WHY SECTION 143A IS PROSPECTIVE AND SECTION 148 IS RETROSPECTIVE?

The Supreme Court of India while deciding the G.J. Raja’s[3] has clarified as to why Section 143A is prospective in nature and Section 148 is retrospective in nature, despite of the fact that both the sections were introduced by the Amendment Act 20 of 2018 from 1st September 2018.

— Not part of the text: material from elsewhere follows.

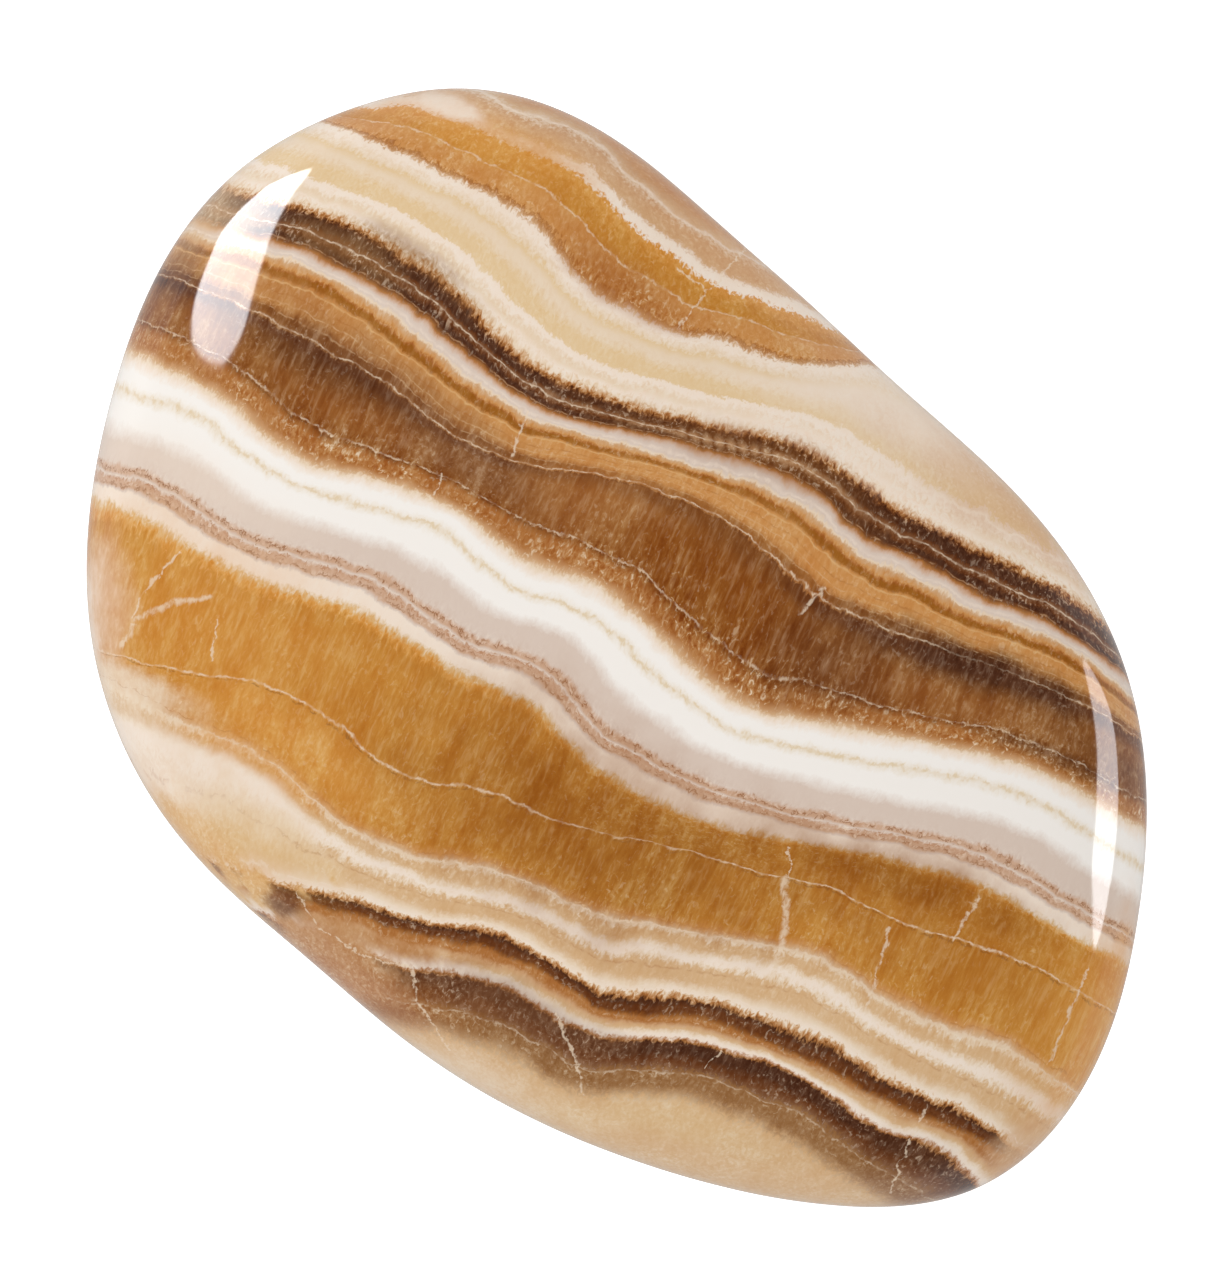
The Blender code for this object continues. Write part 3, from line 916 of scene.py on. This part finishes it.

The Court noticed that Section 143A of the Amendment Act applies at the trial stage that is even before the pronouncement of guilt or order of conviction. Whereas, Section 148 of the NI Act applies at the appellate stage, where the accused is already found guilty of the offence under Section 138 of the NI Act. The Court also pointed out that there is no provision in Section 148 of the NI Act which is similar to Sub-Section (5) of section 143A of the Act. However, as a matter of fact, no such provision akin to Sub-section (5) of Section 143A was required as Sections 421 and 357 of the Cr.P.C., which apply post-conviction, are adequate to take care of such requirements. In that sense said Section 148 depends upon the existing machinery and principles already in existence and does not create any fresh disability of the nature similar to that created by Section 143A of the NI Act.

CONCLUSION

The amendments to the NI Act are a great effort aimed at strengthening efficacy and expediency which will help in speedy disposal of cases and also discourage the frivolous and unnecessary litigation. Further, it upholds the interests of the complainant by providing interim compensation and ordering payment by the accused in case of appeal against conviction. The Amendment Act, certainly, a positive step enhancing the credibility of cheques and would give impetus to the trade and commerce.